Output exactly the lines from the first one down to the line containing "bumped(tree, shader, fine, 0.0004, bump)", inclusive.

──────── Source excerpt ────────

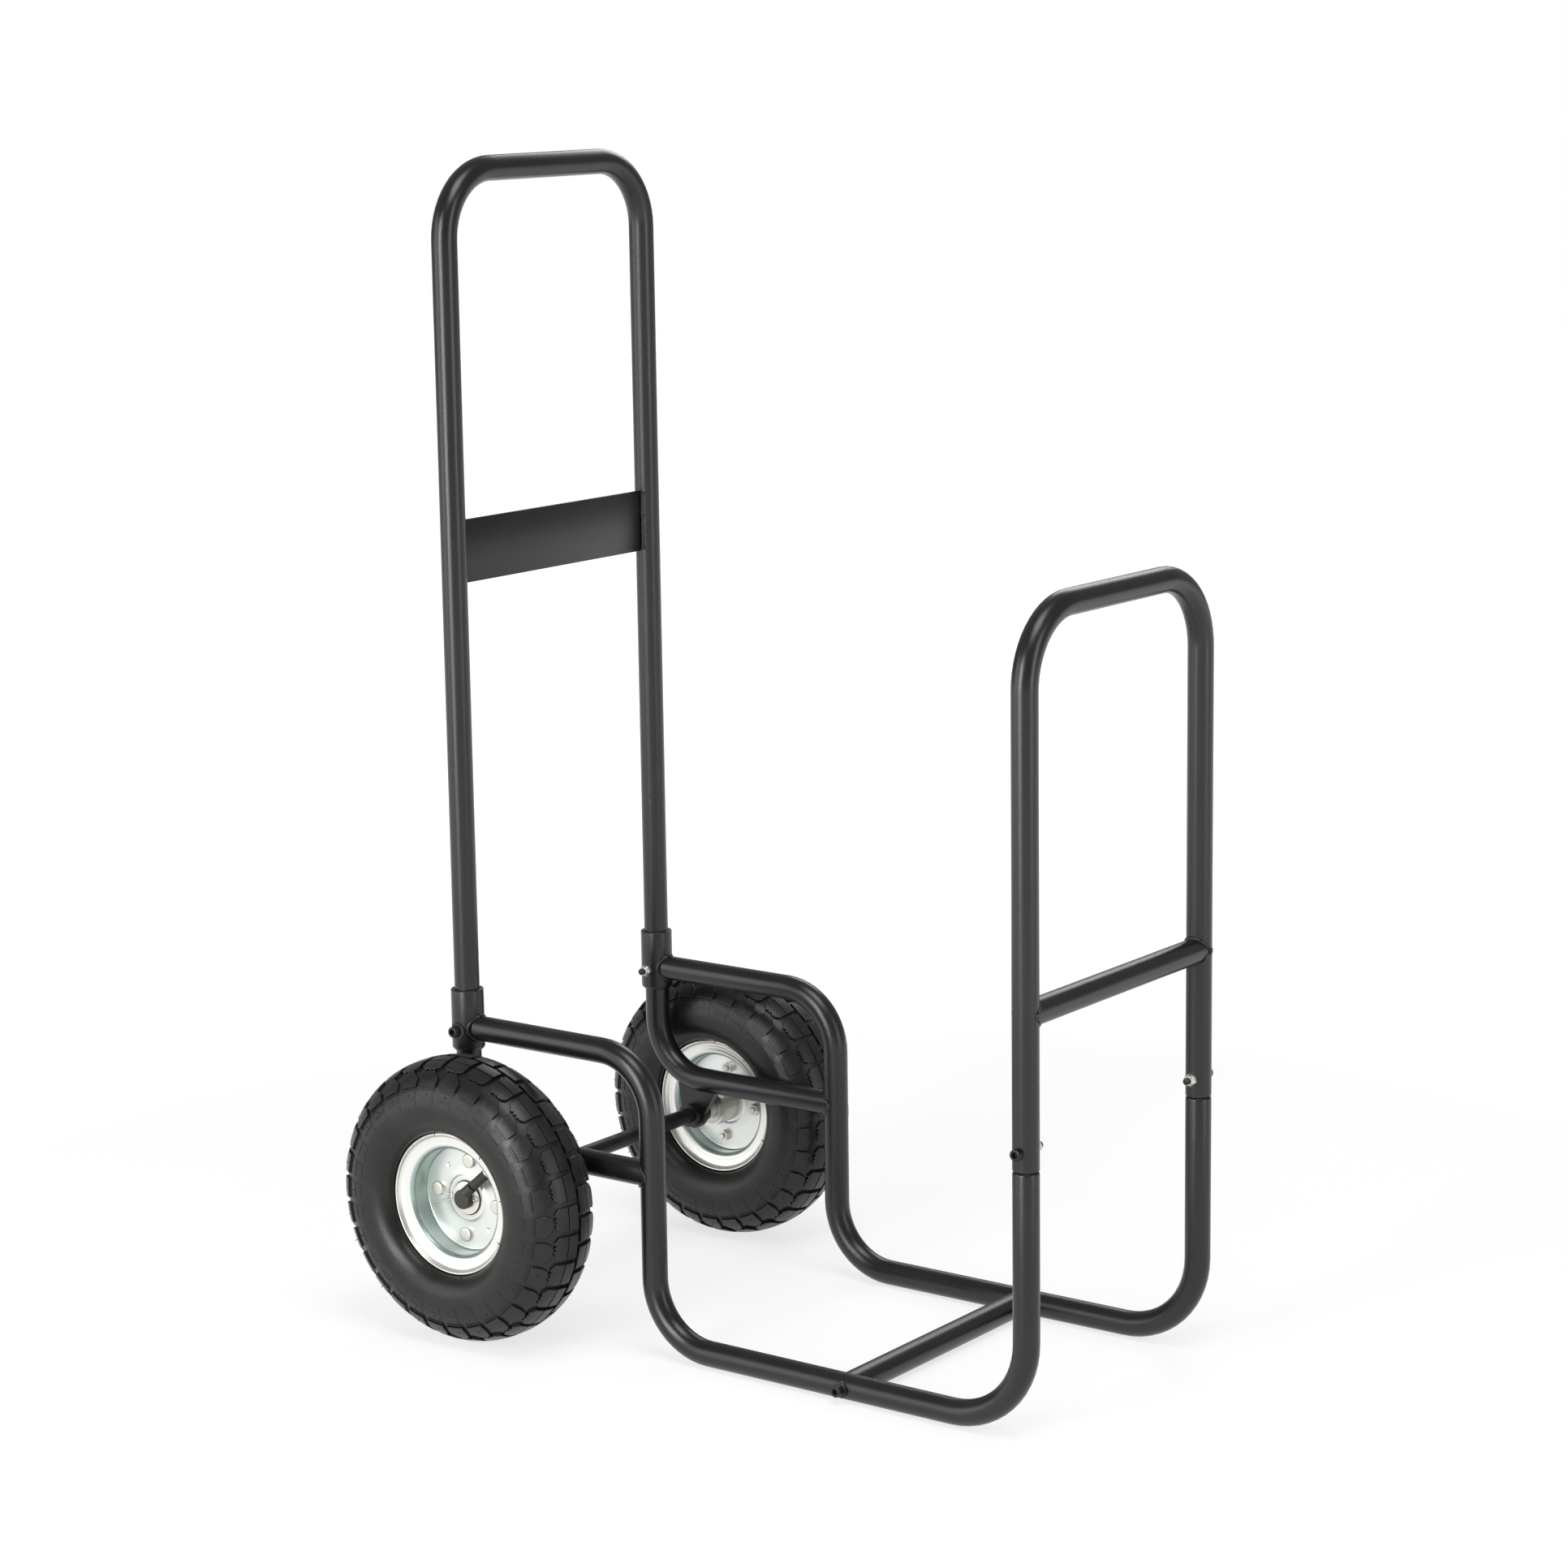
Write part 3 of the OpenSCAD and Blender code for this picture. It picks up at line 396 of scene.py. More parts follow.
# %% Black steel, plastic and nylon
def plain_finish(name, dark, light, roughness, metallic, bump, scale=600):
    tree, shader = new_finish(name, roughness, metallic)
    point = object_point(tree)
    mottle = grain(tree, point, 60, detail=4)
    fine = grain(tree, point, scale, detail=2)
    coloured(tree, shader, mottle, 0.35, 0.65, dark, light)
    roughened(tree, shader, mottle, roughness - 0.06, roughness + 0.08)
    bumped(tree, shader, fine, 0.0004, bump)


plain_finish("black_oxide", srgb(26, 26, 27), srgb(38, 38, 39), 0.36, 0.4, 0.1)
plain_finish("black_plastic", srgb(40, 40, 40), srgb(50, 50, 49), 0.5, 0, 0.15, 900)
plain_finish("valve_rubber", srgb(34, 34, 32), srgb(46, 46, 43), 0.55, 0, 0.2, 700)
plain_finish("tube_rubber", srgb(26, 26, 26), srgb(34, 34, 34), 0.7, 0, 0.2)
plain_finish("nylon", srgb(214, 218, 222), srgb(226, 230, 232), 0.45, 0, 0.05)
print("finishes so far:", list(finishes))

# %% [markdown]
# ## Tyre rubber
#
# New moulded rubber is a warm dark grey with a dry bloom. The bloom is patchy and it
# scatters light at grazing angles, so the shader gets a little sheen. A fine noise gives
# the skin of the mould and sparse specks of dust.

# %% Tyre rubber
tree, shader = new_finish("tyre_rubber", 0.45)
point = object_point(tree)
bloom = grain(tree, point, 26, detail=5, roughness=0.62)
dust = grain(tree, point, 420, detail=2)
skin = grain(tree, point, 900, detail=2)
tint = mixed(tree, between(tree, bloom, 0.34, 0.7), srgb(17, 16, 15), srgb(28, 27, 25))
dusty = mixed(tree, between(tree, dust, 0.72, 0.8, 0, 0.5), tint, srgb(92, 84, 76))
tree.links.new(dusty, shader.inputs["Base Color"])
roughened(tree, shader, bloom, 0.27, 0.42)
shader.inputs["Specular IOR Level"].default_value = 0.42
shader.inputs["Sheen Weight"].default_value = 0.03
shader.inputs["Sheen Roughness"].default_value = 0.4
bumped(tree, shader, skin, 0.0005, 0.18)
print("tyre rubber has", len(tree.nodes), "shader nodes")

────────

**Reply**
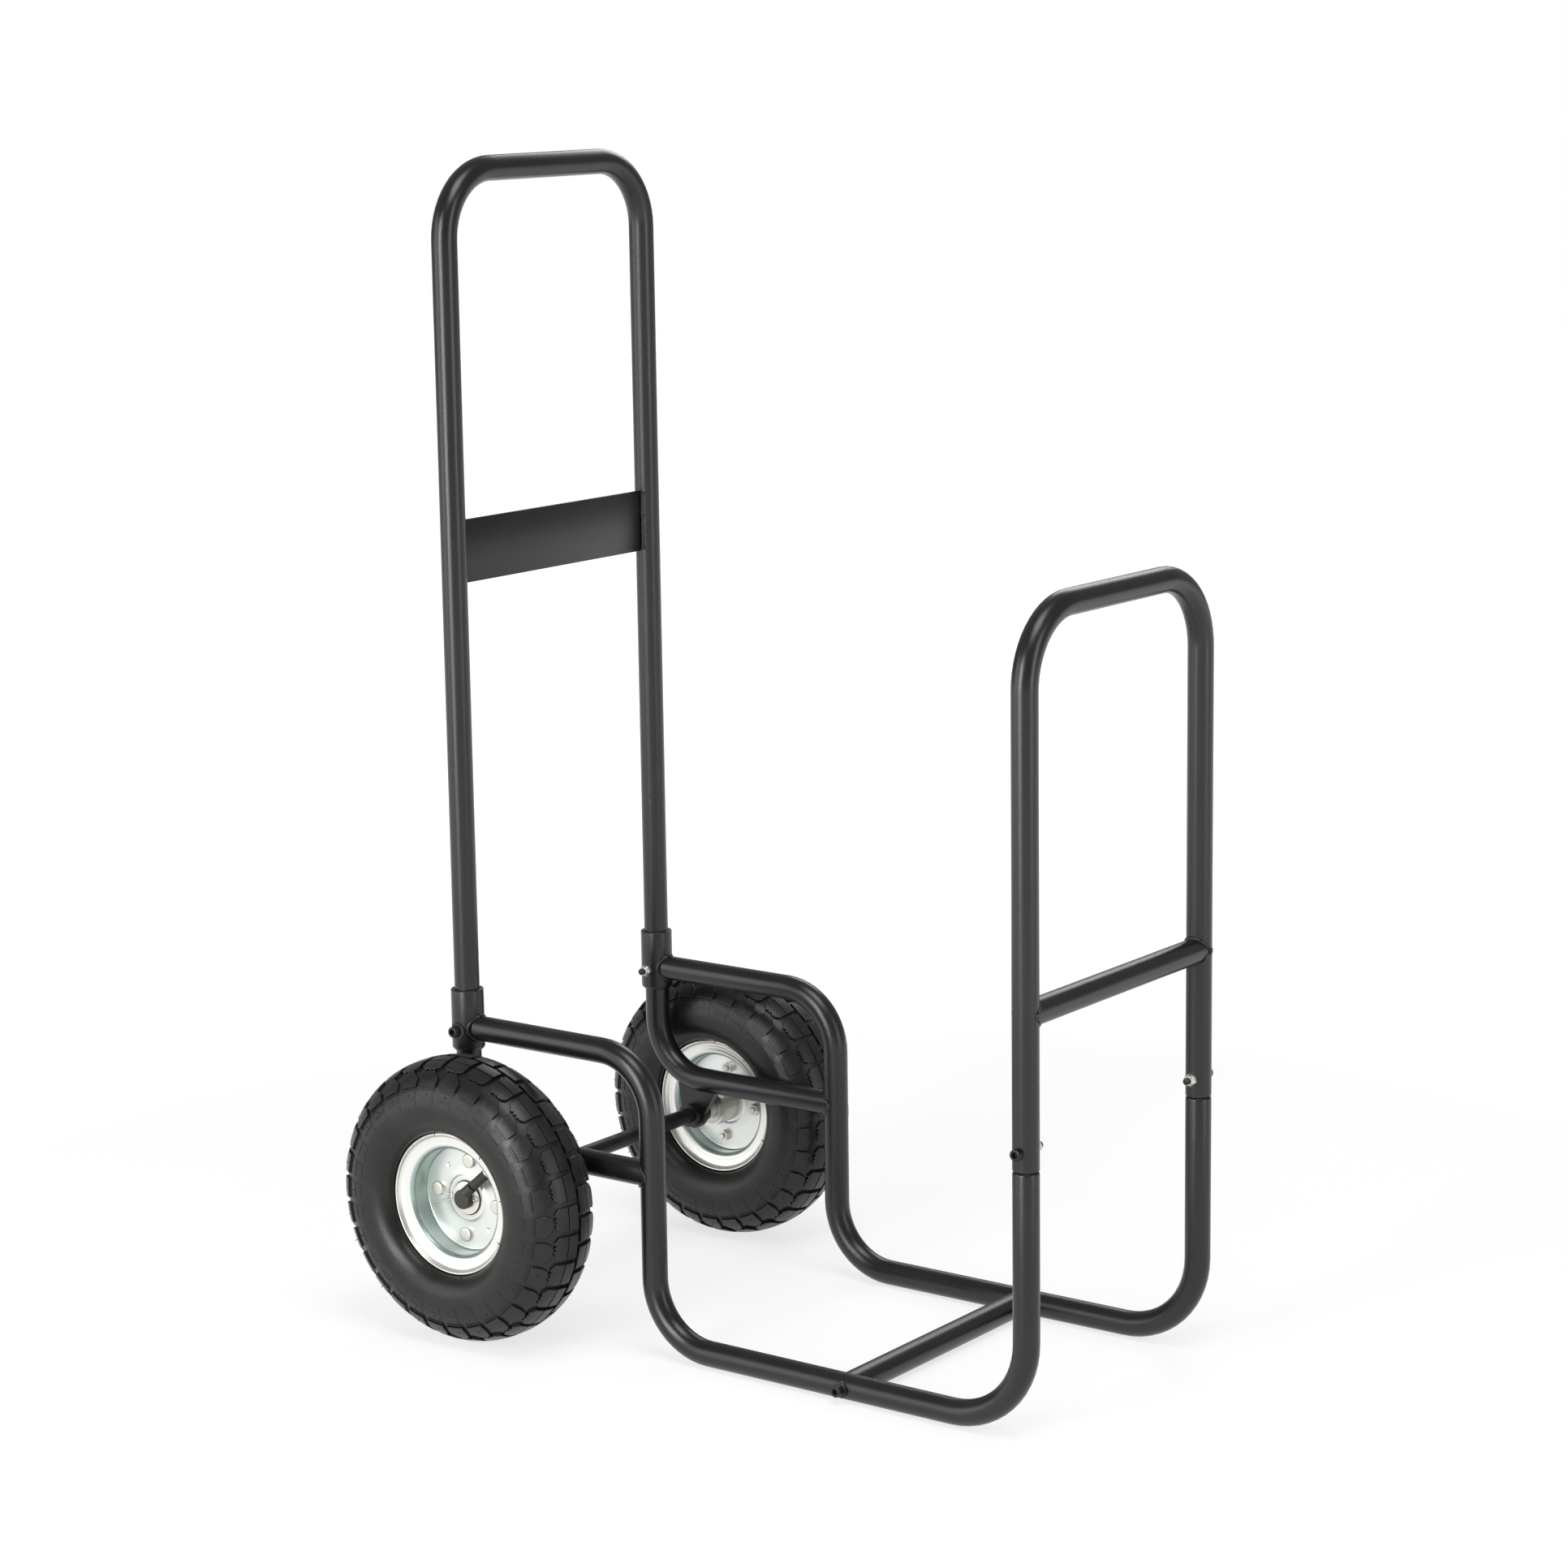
Write part 3 of the OpenSCAD and Blender code for this picture. It picks up at line 396 of scene.py. More parts follow.
# %% Black steel, plastic and nylon
def plain_finish(name, dark, light, roughness, metallic, bump, scale=600):
    tree, shader = new_finish(name, roughness, metallic)
    point = object_point(tree)
    mottle = grain(tree, point, 60, detail=4)
    fine = grain(tree, point, scale, detail=2)
    coloured(tree, shader, mottle, 0.35, 0.65, dark, light)
    roughened(tree, shader, mottle, roughness - 0.06, roughness + 0.08)
    bumped(tree, shader, fine, 0.0004, bump)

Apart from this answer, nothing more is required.